ANATOMY OF MULTICOLORED REVOLUTIONS
Support A1+!“The first signs of Ukrainian or Georgian revolutions were in Yerevan in 1996”, said Alexander Iskandaryan, head of the Caucasian Mass Media Institute during the round table organized today in the Institute referring to velvet revolutions.
According to him, there was everything necessary for a revolution except two things: West and finances. And according to Mr., Iskandaryan, the interference of “another world” on the levels of finance, experience and morals is very important for a revolution. But for a revolution to start an inner impetus is necessary, e.g. elections. Then comes the division of the economical elite, “as it happened in Tbilisi, Sukhumi and Kiev, when half of the elite started to support the opposition”.
Then come the technologies. “All these revolutions took place by the on-line principle”, said Alexander Iskandaryan pointing to the international TV programs. Then he found the social base important, which must stand in the streets “for an enough period of time in an enough quantity”.
And the authorities, according to Alexander Iskandaryan, must be unable to hinder the social movement. But which country is the next? “A number of countries are named: Moldova, Armenia and others”, enumerated the speech-maker.
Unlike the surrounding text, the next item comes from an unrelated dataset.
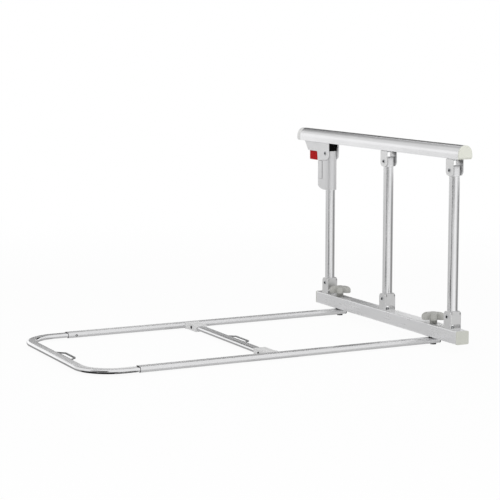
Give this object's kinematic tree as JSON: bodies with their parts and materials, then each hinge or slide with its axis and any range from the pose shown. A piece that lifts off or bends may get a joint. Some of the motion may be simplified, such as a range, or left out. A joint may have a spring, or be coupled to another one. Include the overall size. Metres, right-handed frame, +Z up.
{
  "type": "folding bed guard rail",
  "caption": "Folding bedside rail: a handrail on three hinged posts with a push-button lock, above a telescoping tube frame that slides under a mattress.",
  "frame": {"origin": "on the surface that the part rests on, under the middle of its box", "axes": "+X across the bed, from the end of the U tube to the rail; +Y along the rail, towards the lock; +Z up"},
  "size_m": [0.815, 0.695, 0.4295],
  "materials": {
    "anodised": "satin anodised",
    "bright_aluminium": "bright",
    "bracket_sheet": "plated, satin",
    "bright_steel": "plated",
    "dark_steel": "blackened",
    "pale_plastic": "moulded, fine satin",
    "knob_plastic": "moulded, satin",
    "sleeve_plastic": "moulded, satin grey",
    "cap_plastic": "moulded, satin",
    "red_plastic": "moulded, half gloss",
    "black_plastic": "moulded",
    "black_rubber": "matt"
  },
  "bodies": {
    "base": {"bottom_rail": "anodised", "bottom_rail_cap_near": "cap_plastic", "bottom_rail_cap_far": "cap_plastic", "hinge_bracket_near": "bracket_sheet", "hinge_bracket_mid": "bracket_sheet", "hinge_bracket_far": "bracket_sheet", "bracket_screw_near": "bright_steel", "bracket_screw_mid": "bright_steel", "bracket_screw_far": "bright_steel", "lower_pin_near": "bright_steel", "lower_pin_mid": "bright_steel", "lower_pin_far": "bright_steel", "side_tube_near": "anodised", "side_tube_far": "anodised", "side_tube_plug_near": "black_plastic", "side_tube_plug_far": "black_plastic", "clamp_spacer_near": "black_rubber", "clamp_spacer_far": "black_rubber", "clamp_nut_near": "dark_steel", "clamp_nut_far": "dark_steel", "crossbar": "anodised", "crossbar_connector_near": "pale_plastic", "crossbar_connector_far": "pale_plastic", "connector_screw_near": "dark_steel", "connector_screw_far": "dark_steel", "crossbar_strap_loop": "bright_steel", "set_screw_near": "dark_steel", "set_screw_far": "dark_steel"},
    "far_post": {"far_post_tube": "anodised", "far_lower_plug": "pale_plastic", "lock_sleeve": "sleeve_plastic", "strike_block": "pale_plastic", "post_top_bumper": "black_rubber"},
    "mid_post": {"mid_post_tube": "anodised", "mid_lower_plug": "pale_plastic", "mid_upper_plug": "pale_plastic"},
    "near_post": {"near_post_tube": "anodised", "near_lower_plug": "pale_plastic", "near_upper_plug": "pale_plastic"},
    "handrail": {"handrail": "anodised", "handrail_cap_near": "cap_plastic", "handrail_cap_far": "cap_plastic", "top_clevis_near": "bracket_sheet", "top_clevis_mid": "bracket_sheet", "clevis_screw_near": "bright_steel", "clevis_screw_mid": "bright_steel", "upper_pin_near": "bright_steel", "upper_pin_mid": "bright_steel", "upper_pin_far": "bright_steel", "lock_housing": "pale_plastic", "button_spring": "bright_steel"},
    "red_button": {"red_button": "red_plastic"},
    "knob_near": {"clamp_knob_near": "knob_plastic", "clamp_bolt_near": "bright_steel"},
    "knob_far": {"clamp_knob_far": "knob_plastic", "clamp_bolt_far": "bright_steel"},
    "u_extension": {"u_tube": "bright_aluminium", "u_strap_loop": "bright_steel"}
  },
  "joints": [
    {"name": "far_post_fold", "type": "hinge", "parent": "base", "child": "far_post", "pos_m": [0.3805, 0.2125, 0.0705], "axis": [-1, 0, 0], "range_deg": [0, 74]},
    {"name": "mid_post_fold", "type": "hinge", "parent": "base", "child": "mid_post", "pos_m": [0.3805, -0.0475, 0.0705], "axis": [-1, 0, 0], "range_deg": [0, 74]},
    {"name": "near_post_fold", "type": "hinge", "parent": "base", "child": "near_post", "pos_m": [0.3805, -0.3075, 0.0705], "axis": [-1, 0, 0], "range_deg": [0, 74]},
    {"name": "handrail_level", "type": "hinge", "parent": "far_post", "child": "handrail", "pos_m": [0.3805, 0.2125, 0.376], "axis": [1, 0, 0], "range_deg": [0, 74]},
    {"name": "button_press", "type": "slide", "parent": "handrail", "child": "red_button", "axis": [0, 0, 1], "range_m": [0, 0.005], "stiffness_N_per_m": 400, "springref_m": -0.004, "deforming": ["button_spring"]},
    {"name": "near_knob_turn", "type": "hinge", "parent": "base", "child": "knob_near", "pos_m": [0.3805, -0.2365, 0.0575], "axis": [0, 0, 1], "continuous": true},
    {"name": "far_knob_turn", "type": "hinge", "parent": "base", "child": "knob_far", "pos_m": [0.3805, 0.1635, 0.0575], "axis": [0, 0, 1], "continuous": true},
    {"name": "u_slide", "type": "slide", "parent": "base", "child": "u_extension", "axis": [-1, 0, 0], "range_m": [-0.026, 0.14]}
  ],
  "couplings": [
    {"joint": "mid_post_fold", "follows": "far_post_fold", "ratio": 1},
    {"joint": "near_post_fold", "follows": "far_post_fold", "ratio": 1},
    {"joint": "handrail_level", "follows": "far_post_fold", "ratio": 1}
  ]
}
No elections are expected in Armenia, and the “constitutional changes are not enough to start a meeting activity and to call, say, 700 thousand people to street and keep them in front of the President’s house for a month”, supposed the speaker.
Then Iskandaryan answered the question if a revolution is expected in Armenia, “The Kocharyan regime is not like that of Shevardnadze or Kuchma, neither is the opposition like Sahakashvili and Yushchenko. The opposition is incapable of such a movement, not even in case of support from abroad”.